TASK REQUIREMENTS:
Give back, unchanged, the line with "Recreate this object", the line with "black granite plinth.", and every line between them, and no other line.

MATERIAL SHOWN:
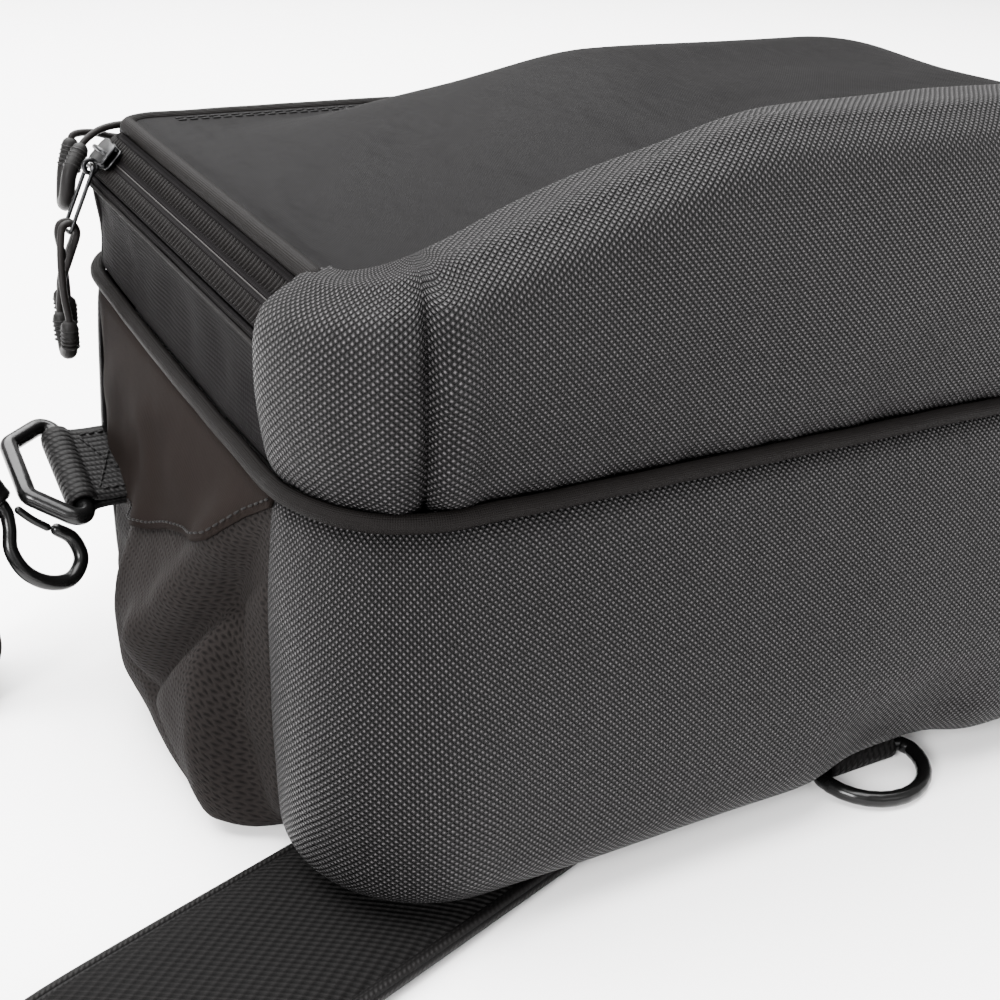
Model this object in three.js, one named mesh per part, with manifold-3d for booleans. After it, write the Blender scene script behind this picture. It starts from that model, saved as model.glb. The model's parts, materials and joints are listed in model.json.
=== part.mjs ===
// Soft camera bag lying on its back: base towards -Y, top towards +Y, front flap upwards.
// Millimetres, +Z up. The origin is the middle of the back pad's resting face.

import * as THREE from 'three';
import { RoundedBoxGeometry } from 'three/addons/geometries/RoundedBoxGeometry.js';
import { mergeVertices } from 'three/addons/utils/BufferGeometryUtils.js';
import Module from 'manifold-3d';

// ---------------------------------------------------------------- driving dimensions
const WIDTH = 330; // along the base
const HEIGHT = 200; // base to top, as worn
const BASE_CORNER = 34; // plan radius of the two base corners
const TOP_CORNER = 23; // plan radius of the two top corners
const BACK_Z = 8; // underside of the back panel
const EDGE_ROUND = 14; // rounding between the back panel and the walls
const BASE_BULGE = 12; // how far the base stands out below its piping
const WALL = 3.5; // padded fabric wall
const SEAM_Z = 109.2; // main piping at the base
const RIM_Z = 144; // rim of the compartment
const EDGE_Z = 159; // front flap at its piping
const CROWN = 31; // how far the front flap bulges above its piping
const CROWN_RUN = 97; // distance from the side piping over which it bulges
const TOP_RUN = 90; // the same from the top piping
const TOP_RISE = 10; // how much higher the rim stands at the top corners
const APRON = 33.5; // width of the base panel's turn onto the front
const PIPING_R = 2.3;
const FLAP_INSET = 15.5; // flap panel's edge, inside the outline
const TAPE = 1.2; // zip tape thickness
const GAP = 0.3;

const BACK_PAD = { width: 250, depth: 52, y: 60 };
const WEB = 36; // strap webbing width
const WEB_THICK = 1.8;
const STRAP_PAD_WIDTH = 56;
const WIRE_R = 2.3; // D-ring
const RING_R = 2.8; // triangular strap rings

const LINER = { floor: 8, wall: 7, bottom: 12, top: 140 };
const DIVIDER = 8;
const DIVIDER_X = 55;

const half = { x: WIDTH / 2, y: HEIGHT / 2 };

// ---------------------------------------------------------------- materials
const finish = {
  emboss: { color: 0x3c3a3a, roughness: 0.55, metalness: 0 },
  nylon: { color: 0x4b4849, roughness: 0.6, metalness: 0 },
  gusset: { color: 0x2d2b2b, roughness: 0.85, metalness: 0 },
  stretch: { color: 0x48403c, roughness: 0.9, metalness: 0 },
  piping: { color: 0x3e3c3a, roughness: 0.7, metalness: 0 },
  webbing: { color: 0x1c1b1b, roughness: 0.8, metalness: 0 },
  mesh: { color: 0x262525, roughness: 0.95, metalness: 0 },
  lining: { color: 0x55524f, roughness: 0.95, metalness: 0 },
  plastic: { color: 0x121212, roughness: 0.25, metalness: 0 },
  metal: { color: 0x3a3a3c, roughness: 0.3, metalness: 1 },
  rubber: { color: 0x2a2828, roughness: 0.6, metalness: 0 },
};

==

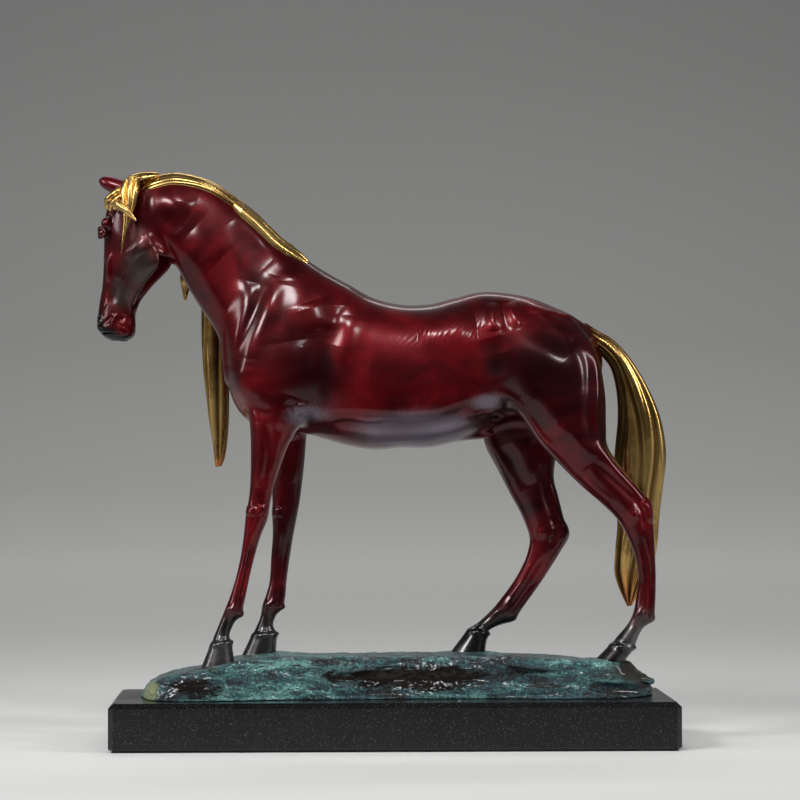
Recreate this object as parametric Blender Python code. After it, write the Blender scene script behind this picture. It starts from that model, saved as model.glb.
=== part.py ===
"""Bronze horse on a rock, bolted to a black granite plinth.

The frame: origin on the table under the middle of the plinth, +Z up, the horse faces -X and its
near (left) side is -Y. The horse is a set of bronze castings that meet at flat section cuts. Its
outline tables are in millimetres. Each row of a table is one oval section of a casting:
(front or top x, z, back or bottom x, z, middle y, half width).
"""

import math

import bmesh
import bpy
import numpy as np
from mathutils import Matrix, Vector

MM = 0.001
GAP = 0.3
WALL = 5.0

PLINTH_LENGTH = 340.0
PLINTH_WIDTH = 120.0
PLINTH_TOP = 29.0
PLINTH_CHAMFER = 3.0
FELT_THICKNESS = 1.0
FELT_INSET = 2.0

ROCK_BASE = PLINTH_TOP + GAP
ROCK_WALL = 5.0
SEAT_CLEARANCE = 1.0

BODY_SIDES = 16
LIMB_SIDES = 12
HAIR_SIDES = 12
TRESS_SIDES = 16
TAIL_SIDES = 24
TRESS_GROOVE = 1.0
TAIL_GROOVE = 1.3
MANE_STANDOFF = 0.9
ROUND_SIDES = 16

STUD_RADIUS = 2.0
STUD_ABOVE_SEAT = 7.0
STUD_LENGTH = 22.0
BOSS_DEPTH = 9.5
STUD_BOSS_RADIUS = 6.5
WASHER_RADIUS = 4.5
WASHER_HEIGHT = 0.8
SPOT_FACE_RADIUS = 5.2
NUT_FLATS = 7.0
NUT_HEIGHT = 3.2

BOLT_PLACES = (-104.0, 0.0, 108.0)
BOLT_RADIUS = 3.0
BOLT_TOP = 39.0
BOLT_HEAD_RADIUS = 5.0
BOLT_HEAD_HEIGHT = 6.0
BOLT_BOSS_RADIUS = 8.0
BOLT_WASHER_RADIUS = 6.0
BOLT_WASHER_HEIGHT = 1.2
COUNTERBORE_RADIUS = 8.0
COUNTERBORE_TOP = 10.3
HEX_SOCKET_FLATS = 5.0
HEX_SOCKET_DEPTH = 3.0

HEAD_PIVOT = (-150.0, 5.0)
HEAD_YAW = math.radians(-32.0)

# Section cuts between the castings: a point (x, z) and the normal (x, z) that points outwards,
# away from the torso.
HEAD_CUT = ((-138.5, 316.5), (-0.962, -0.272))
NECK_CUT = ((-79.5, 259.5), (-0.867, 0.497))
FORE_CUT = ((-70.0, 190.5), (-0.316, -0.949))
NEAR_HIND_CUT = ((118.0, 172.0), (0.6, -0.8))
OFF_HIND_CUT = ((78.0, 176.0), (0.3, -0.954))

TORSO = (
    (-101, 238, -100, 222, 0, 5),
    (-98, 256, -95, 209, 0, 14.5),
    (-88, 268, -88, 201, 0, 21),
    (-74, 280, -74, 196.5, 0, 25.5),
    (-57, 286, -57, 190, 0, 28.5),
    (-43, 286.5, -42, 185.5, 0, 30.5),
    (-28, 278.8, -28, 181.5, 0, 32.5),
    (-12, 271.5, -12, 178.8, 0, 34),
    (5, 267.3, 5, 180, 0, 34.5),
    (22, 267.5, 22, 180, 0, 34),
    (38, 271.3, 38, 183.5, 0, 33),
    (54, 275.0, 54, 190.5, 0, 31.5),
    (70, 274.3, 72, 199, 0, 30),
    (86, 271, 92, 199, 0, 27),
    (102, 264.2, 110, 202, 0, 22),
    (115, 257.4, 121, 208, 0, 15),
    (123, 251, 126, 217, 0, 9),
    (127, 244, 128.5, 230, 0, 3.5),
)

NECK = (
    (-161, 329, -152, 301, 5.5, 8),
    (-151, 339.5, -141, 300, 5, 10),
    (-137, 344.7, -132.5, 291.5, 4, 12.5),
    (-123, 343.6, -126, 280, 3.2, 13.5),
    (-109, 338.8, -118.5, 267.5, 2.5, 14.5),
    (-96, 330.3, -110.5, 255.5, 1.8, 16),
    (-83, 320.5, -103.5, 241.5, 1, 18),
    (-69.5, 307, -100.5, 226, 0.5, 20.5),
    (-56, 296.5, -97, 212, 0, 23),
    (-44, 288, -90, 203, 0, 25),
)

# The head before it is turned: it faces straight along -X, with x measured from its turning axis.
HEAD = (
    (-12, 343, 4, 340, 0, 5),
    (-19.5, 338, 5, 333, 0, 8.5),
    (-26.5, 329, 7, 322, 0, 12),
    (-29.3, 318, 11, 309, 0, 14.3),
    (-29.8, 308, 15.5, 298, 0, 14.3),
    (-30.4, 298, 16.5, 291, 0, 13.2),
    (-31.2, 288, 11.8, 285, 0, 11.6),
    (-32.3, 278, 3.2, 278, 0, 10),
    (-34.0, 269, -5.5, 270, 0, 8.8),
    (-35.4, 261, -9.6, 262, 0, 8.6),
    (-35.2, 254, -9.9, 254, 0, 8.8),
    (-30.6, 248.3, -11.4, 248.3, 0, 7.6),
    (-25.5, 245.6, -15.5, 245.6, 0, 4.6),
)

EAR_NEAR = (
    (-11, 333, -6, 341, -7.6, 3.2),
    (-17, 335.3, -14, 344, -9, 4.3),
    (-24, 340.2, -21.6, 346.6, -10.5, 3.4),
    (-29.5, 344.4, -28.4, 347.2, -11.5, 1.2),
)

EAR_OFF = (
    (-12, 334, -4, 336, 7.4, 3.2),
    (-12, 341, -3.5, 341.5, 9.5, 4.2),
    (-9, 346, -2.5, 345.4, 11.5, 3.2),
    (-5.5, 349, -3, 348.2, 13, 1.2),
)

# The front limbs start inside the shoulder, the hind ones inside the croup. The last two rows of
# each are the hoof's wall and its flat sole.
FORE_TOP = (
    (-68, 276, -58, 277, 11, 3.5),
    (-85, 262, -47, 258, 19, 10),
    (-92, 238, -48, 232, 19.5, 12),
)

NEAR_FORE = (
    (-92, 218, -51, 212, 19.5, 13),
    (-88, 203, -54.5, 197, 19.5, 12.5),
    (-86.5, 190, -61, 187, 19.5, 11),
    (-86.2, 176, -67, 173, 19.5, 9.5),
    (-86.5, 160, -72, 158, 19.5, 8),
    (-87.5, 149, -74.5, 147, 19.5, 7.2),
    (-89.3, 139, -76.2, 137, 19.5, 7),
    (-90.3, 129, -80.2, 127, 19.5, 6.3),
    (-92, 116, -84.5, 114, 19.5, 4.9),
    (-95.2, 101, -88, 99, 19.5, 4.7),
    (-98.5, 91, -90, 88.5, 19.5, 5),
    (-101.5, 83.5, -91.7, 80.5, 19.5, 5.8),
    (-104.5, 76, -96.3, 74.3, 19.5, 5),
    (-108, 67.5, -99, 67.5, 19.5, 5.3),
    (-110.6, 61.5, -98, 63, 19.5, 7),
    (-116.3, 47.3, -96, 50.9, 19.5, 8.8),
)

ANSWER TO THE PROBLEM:
Recreate this object as parametric Blender Python code. After it, write the Blender scene script behind this picture. It starts from that model, saved as model.glb.
=== part.py ===
"""Bronze horse on a rock, bolted to a black granite plinth.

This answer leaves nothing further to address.